E. Belfort Bax

Ferri and the Woman Question

(1 March 1902)


Ferri and the Woman Question, Justice, 1st March 1902, p.6 (letter).
Transcribed by Ted Crawford.
Marked up by Einde O’Callaghan for the Marxists’ Internet Archive.


Dear Comrade,

I think anyone who compares the tone of Mr. Robertson’s fiery letter with my own which called it forth will be reminded of nothing so much as Sir Anthony Absolute’s exhortations to his son the Captain to “Keep cool, sir.” If anyone has done Mr. Robertson an injustice it is his friend “D.B.M.” My criticism was avowedly based upon her article, my “inferences” from which I contend were perfectly obvious and natural and certainly not “angry.” If Mr. Robertson had himself been a little cooler he would have seen that even the allusion to the term “mediaevalism” as a “nasty name” was made more in jest than in anger, although I admit I cannot consider Mr.
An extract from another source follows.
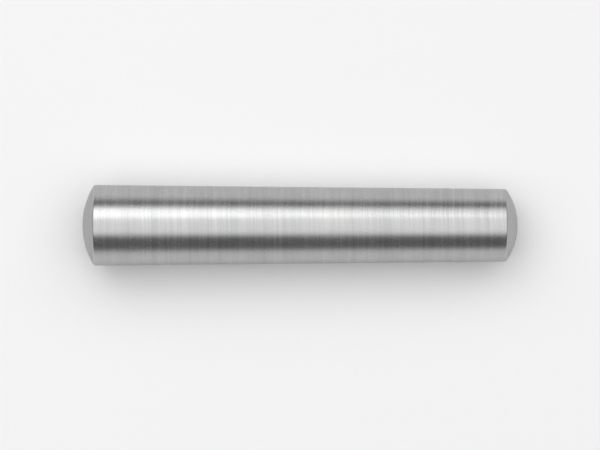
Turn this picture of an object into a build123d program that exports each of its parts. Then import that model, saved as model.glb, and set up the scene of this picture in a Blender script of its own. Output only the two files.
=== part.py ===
from build123d import *
import os

# A taper pin: one piece of bright steel, turned from bar and ground. It is driven into a reamed
# hole of the same taper to fix a hub, lever or collar to its shaft, and is knocked out again by
# its small end. The shank narrows evenly from the large end to the small end, and both ends are
# domed, so that hammer blows land on the middle and never burr the edge that goes in the hole.
#
# Frame, in millimetres: X is the pin's axis, with the large end towards -X and the small end
# towards +X. The origin is on the axis, in the plane of the small end's edge. That is the gauge
# plane, where the pin's nominal diameter is measured.

# Driving dimensions
small_end_diameter = 5.0  # nominal size, at the small end's edge before it is broken
overall_length = 30.0  # from the top of one dome to the top of the other
taper_ratio = 50.0  # the shank widens by 1 mm in diameter over each 50 mm of its length
dome_height = 0.8  # from the plane of an end's edge to the top of its dome
edge_break = 0.15  # radius that rounds the edge between the shank and each dome

# The shank between the two edges
shank_length = overall_length - 2 * dome_height
large_end_diameter = small_end_diameter + shank_length / taper_ratio


def dome_radius(edge_diameter):
    """The sphere that spans an end's edge and rises above it by the dome's height."""
    return edge_diameter**2 / (8 * dome_height) + dome_height / 2


def half_section():
    """The pin cut along its axis: dome, sloping shank and dome, closed along the axis itself."""
    large_tip = (-shank_length - dome_height, 0)
    large_edge = (-shank_length, large_end_diameter / 2)
    small_edge = (0, small_end_diameter / 2)
    small_tip = (dome_height, 0)
    outline = [
        RadiusArc(large_tip, large_edge, dome_radius(large_end_diameter)),
        Line(large_edge, small_edge),
        RadiusArc(small_edge, small_tip, dome_radius(small_end_diameter)),
        Line(small_tip, large_tip),
    ]
    return make_face(outline)


def broken_edges(section):
    """The section with its corners off the axis rounded, as tumbling leaves the pin's edges."""
    edge_corners = section.vertices().sort_by(Axis.Y)[-2:]
    return fillet(edge_corners, edge_break)


def taper_pin():
    """The whole pin, turned about its axis."""
    return revolve(broken_edges(half_section()), Axis.X)


os.makedirs("parts", exist_ok=True)
export_step(taper_pin(), "parts/taper_pin.step")
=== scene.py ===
import bpy
import numpy as np
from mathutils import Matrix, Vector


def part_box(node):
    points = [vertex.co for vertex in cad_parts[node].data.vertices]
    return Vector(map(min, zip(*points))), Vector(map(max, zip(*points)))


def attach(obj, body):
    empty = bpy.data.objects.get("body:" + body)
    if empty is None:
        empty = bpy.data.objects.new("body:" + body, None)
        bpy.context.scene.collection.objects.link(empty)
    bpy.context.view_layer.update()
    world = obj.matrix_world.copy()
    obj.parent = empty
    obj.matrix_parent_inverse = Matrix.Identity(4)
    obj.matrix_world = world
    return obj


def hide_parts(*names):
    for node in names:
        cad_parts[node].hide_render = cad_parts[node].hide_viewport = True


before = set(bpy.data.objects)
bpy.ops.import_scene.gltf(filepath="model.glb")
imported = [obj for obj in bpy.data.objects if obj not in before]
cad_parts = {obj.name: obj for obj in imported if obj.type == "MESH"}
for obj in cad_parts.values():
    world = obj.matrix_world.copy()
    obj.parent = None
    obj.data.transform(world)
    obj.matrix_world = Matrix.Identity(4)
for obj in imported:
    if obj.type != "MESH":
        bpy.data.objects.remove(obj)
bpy.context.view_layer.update()  # in metres: +X runs along the pin's axis towards its small end, and +Z is up


# The pin. One piece of bright steel bar, turned to its taper and domed at both ends. Nothing is fitted
# to it: driven into a reamed hole, it holds by its taper alone. The edges round the domes are broken,
# so that they neither cut a hand nor burr under a hammer.
scene = bpy.context.scene
mm = 0.001
large_tip_x, small_tip_x = (corner.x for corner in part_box("taper_pin"))
small_end_diameter = 5.0 * mm
taper_ratio = 50.0
dome_height = 0.8 * mm
edge_radius = 0.15 * mm
shank_length = small_tip_x - large_tip_x - 2 * dome_height
large_end_diameter = small_end_diameter + shank_length / taper_ratio
dome_points, edge_points, shank_points, round_points = 30, 16, 80, 288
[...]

Robertson’s attempt to fix a word of this sort upon thinkers who, whether right or wrong, are every whit as up to date as himself, as a particularly strong or courteous line of argument; and the threat as to reprisals in the matter of “characterisations” contained at the close of the second paragraph of Mr. R.’s letter I confess sent a cold shiver through me, and I only recovered my equanimity on reading the para next following in which the writer fires off at my head four samples of this wrath to come. I then felt reassured and can invite Mr. Robertson to “shoot away” in this kind to his heart’s content if it amuses him. I am sending for Mr. Robertson’s article and promise him to carefully peruse it, after which I will either repent and be converted or may possibly do my humble best, while avoiding “characterisations,” to argumentatively dispose of him in an English and perhaps Continental Socialist organ as well. He may find me “unscientific,” for I notice that to the feminist mind the recognition of any fact, or inference from fact which can possibly be construed as insufficiently complimentary to the ladies is “unscientific.” This, of course, I can’t help. I should say in conclusion that I have always had the greatest respect for Mr. Robertson in his literary and public career, and am only sorry he should have taken my remarks, directed as they were against the “Woman’s Rights” cultus in general, as involving any personal slight on himself.

As regards Mr. Roe’s letter, I have to point out a misquotation. I wrote “noisy feminist section of the party,” not “noisy feminine” section. Many feminists are men, and for aught I know some of them may be among those men of whom Mr. Roe tells us he knows them to be fools. Mr. Roe should not presume that I consider women as out of place in the party, for I do not.